LEEThe Death With Dignity Act in Oregon hasn't changed one iota in the 20 years since it was passed and there's no movement toward a slippery slope. Dr. Byock is incorrect in citing European countries that actually passed their laws after Oregon and now the UK is looking at the Oregon model. I think the Oregon model is the way of the future, that the control must reside with the patient from the beginning to the end. But they deserve the help of a physician. They deserve the medications that only physicians can give you access to because that's the way to ensure peaceful death.
LEEAnd when help lawmakers introduce laws and campaign for them in states, that's what we are looking at, an Oregon model, mentally competent, terminally ill adults who self administer medication at a time and a place of their own choosing when they find their suffering unbearable. That's the model I believe in.

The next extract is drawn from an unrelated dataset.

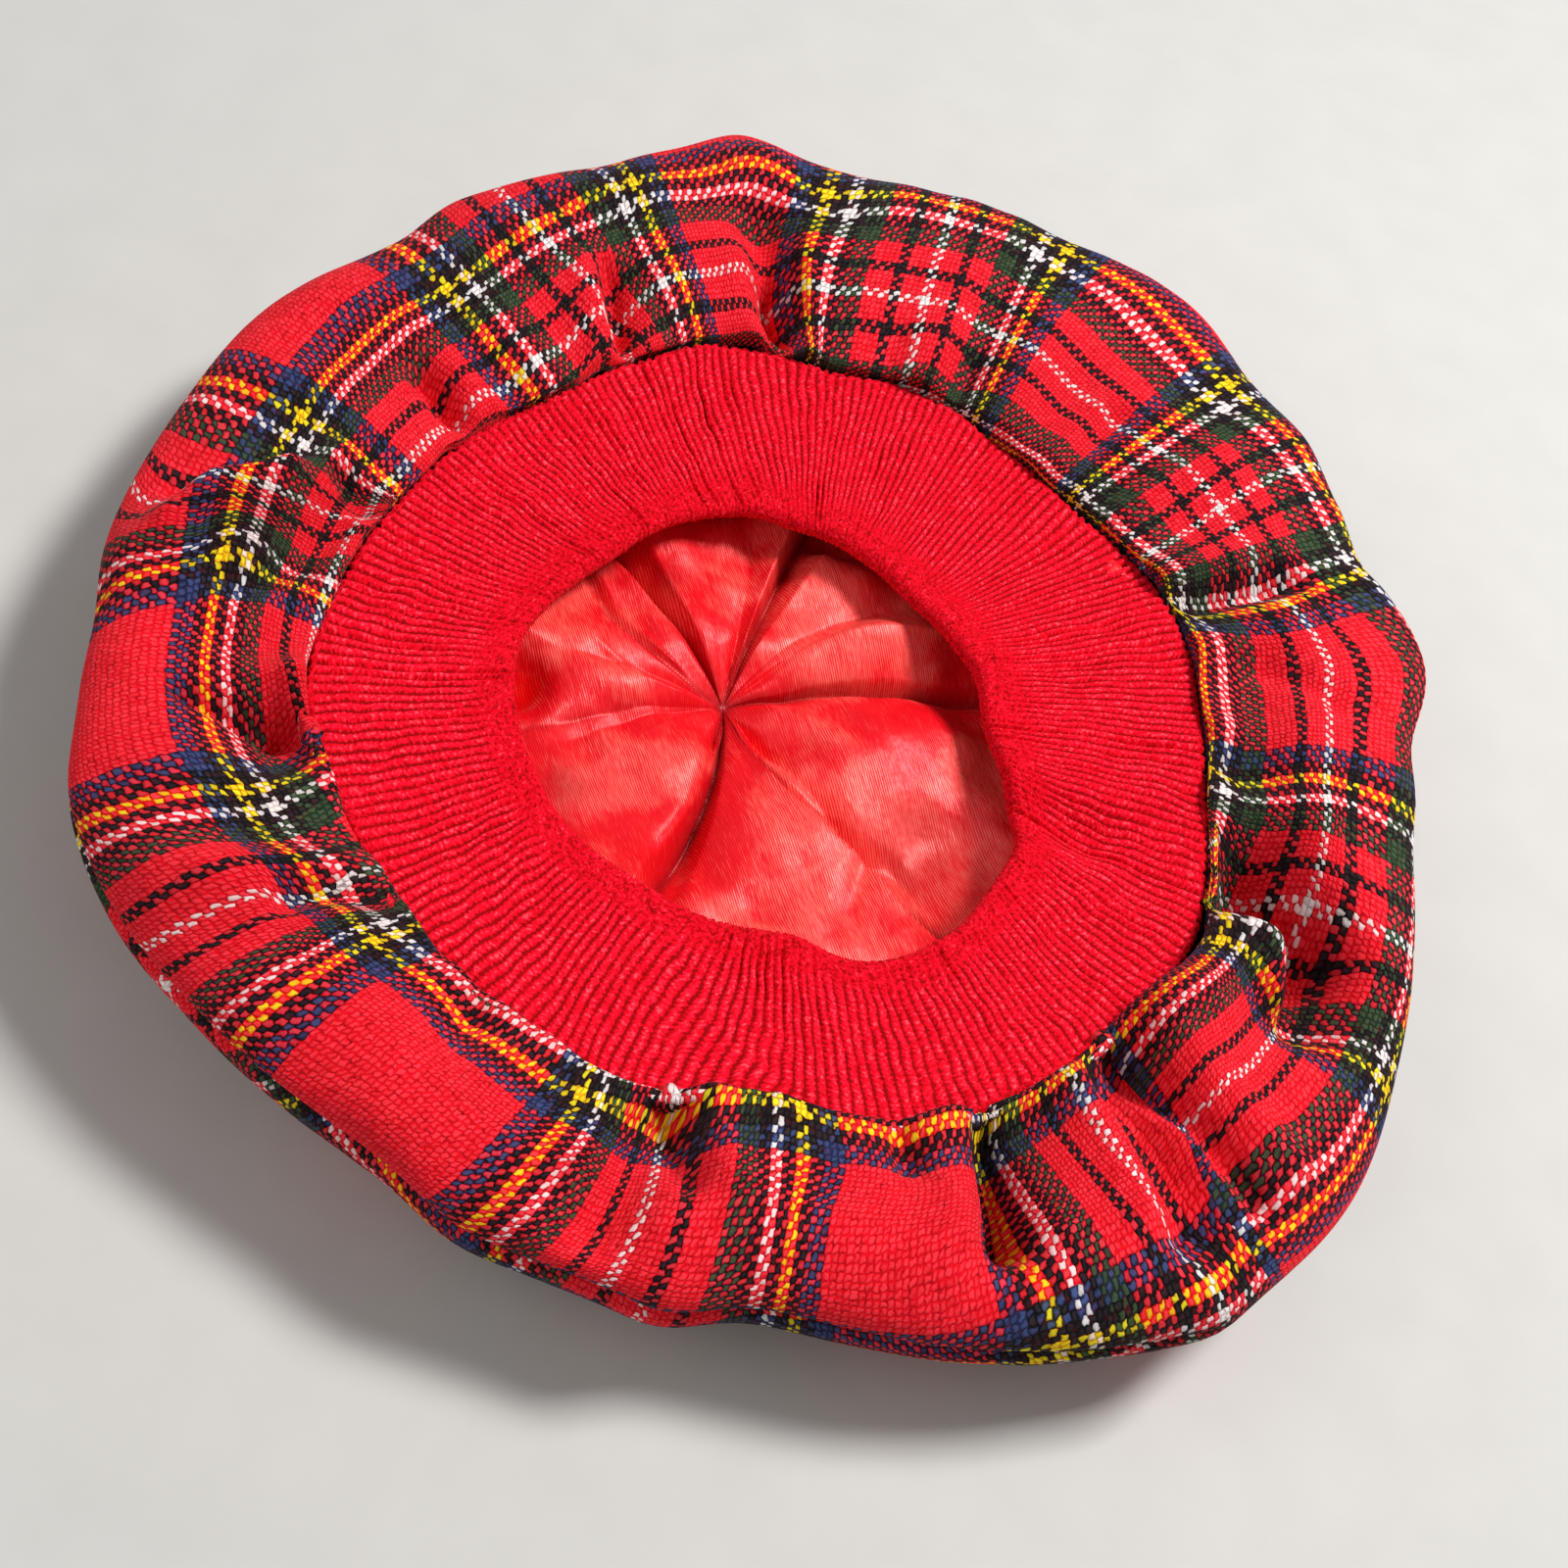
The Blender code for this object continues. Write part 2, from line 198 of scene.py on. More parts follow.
LINING_CREASES = {
    "right": Crease(28, 0.070, 9, 0.0060),
    "far_right": Crease(57, 0.060, 7, 0.0040),
    "far": Crease(101, 0.055, 8, 0.0060),
    "far_left": Crease(144, 0.055, 7, 0.0060),
    "left": Crease(195, 0.050, 8, 0.0050),
    "near_left": Crease(226, 0.045, 7, 0.0030),
    "near": Crease(277, 0.060, 8, 0.0075),
    "near_right": Crease(328, 0.075, 8, 0.0075),
}

# ---------------------------------------------------------------- what the CAD leaves to the scene

# Smaller corners of the rim.
FINE_BULGES = (
    Bulge(13, 6, 0.0032),
    Bulge(115, 3.5, 0.0044),
    Bulge(318, 3.5, 0.0018),
)

# Finer folds of the ring, of the same kind as the main ones: sharp valleys and the lips beside them.
FINE_FOLDS = {
    "top_slit": Fold(112, 0.084, 113, 0.103, 0.0024, -0.0055, 0.0),
    "top_slit_lip": Fold(108.5, 0.086, 110, 0.106, 0.0040, 0.0032, 0.0),
    "top_slit_far_lip": Fold(116, 0.086, 117, 0.104, 0.0045, 0.0024, 0.0),
    "second_slit": Fold(137, 0.083, 134, 0.105, 0.0022, -0.0050, 0.0),
    "second_slit_lip": Fold(140, 0.086, 137, 0.106, 0.0040, 0.0024, 0.0),
    "third_slit": Fold(165, 0.085, 163, 0.101, 0.0022, -0.0038, 0.0),
    "third_slit_lip": Fold(169, 0.087, 167, 0.101, 0.0038, 0.0020, 0.0),
    "left_notch": Fold(184, 0.088, 183, 0.099, 0.0024, -0.0045, 0.0),
    "left_pleat": Fold(187, 0.108, 196, 0.127, 0.0036, 0.0040, 0.0),
    "left_pleat_shade": Fold(182, 0.106, 191, 0.126, 0.0034, -0.0030, 0.0),
    "left_crease_line": Fold(215, 0.102, 212, 0.122, 0.0024, -0.0060, 0.0),
    "left_crease_lip": Fold(210, 0.104, 208, 0.118, 0.0048, 0.0045, 0.0),
    "near_left_line": Fold(238, 0.104, 236, 0.121, 0.0026, -0.0045, 0.0),
    "near_left_lip": Fold(234, 0.108, 231, 0.130, 0.0050, 0.0022, 0.0),
    "right_line": Fold(39, 0.084, 36, 0.112, 0.0024, -0.0038, 0.0),
    "right_line_lip": Fold(42.5, 0.086, 39.5, 0.110, 0.0040, 0.0020, 0.0),
    "hollow_floor": Fold(358, 0.099, 350, 0.116, 0.0065, -0.0120, 0.0),
    "hollow_wall": Fold(352, 0.103, 346, 0.112, 0.0040, -0.0055, 0.0),
    "curl_tip": Fold(346, 0.100, 341, 0.110, 0.0046, 0.0085, 0.0030),
    "corner_line": Fold(324, 0.099, 324, 0.138, 0.0022, -0.0050, 0.0),
    "corner_lip": Fold(328, 0.101, 328, 0.136, 0.0045, 0.0040, -0.0010),
    "corner_fill": Fold(317, 0.104, 316, 0.130, 0.0060, 0.0045, 0.0),
    "near_pinch_line": Fold(253, 0.101, 253, 0.110, 0.0024, -0.0014, 0.0),
    "near_pinch_fill": Fold(253, 0.104, 254, 0.114, 0.0060, 0.0026, 0.0),
    "near_tuck_line": Fold(273, 0.102, 277, 0.119, 0.0024, -0.0042, 0.0),
    "near_tuck_lip": Fold(277, 0.102, 281, 0.117, 0.0042, 0.0032, 0.0),
    "near_notch_line": Fold(297, 0.101, 297, 0.110, 0.0022, -0.0030, 0.0),
    "near_gather_line": Fold(307, 0.100, 304, 0.126, 0.0026, -0.0075, 0.0),
    "near_gather_lip": Fold(302, 0.101, 300, 0.123, 0.0052, 0.0034, 0.0),
    "far_right_dent": Fold(65, 0.081, 65, 0.099, 0.0032, -0.0032, 0.0),
    "far_dent": Fold(85, 0.081, 85, 0.093, 0.0026, -0.0030, 0.0),
    "far_peak": Fold(113, 0.112, 114, 0.134, 0.0080, 0.0014, 0.0),
    "right_small_line": Fold(26, 0.100, 20, 0.112, 0.0030, -0.0022, 0.0),
}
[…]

REHMHow many other states are considering this model?
LEEWell, as you know, we have Oregon, Washington, Montana by court order, Vermont by legislature, and New Mexico by court order. Connecticut and New Jersey have bills pending in their legislature, so does Massachusetts. Colorado is likely to have a bill introduced soon and there's a very active campaign in California. So, you know, I think that Brittany Maynard has sparked, you know, a real change and I think that in the upcoming legislative sessions, once these elections are over, more and more politicians are campaigning on Death With Dignity as a plank in their platform.
LEEI think we'll see a real change in the 2015 legislative sessions.
REHMDr. Byock.
BYOCKYou know, Barbara and I agree on more than we disagree on. I'm a veteran of numerous progressive causes. I'm yearning for bills and citizen initiatives that will actually fix this disgraceful mess that care for people facing the end of life represents. I'm ready to occupy state legislatures and licensing boards until they require medical schools to adequately train doctors how to treat pain, how to talk with patients and listen to patients and work with seriously ill people in making difficult treatment decisions.
BYOCKI'm ready to take to the streets and force home health and nursing home companies to double staffing levels of nurses and aids and pay them a living wage so that they can take good care of our parents and our grandparents and our spouses and our children. I'll donate time and money to repeal ludicrous Medicare statutes that forces terminally ill people to forego treatments for their cancer or their heart failure in order to receive hospice care. There's a lot of truly progressive things that we can do to fix this mess, but giving physicians the authority to write lethal prescriptions is not one of them.
REHMBarbara, tell me how Brittany is today.
LEEWell, she was well enough to write that comment on your website.
REHMLast night, indeed.
LEESo I was really happy to see that.
REHMIndeed.
LEEAnd I think that she has just returned from the Grand Canyon. I know seeing that, I know she's a person for whom nature is enormously meaningful. I think that that really made her spirits soar. So I think she's taking one day at a time. You know, the original date that she had set, I think that's a soft date. I think that if she feels good on that date, she's not likely to take her medication. I would want to leave people with the understanding, though, that Brittany Maynard is not the victim of deficient care.
LEEShe has not -- making her decision, she would not choose to ingest her medication because she doesn't have access to palliative care. She does. All of those deficiencies in the Institute of Medicine report, you know, they were about subjecting patients to futile, unnecessary, unwanted care that cause enormous suffering. That's not Brittany.
REHMAll right. We've got to leave it at that. Barbara Coombs Lee, president of Compassion and Choices, Dr. Ira Byock, he's author of "The Best Care Possible." Thank you both.
BYOCKThank you very much.
REHMAnd thanks all for listening. I'm Diane Rehm.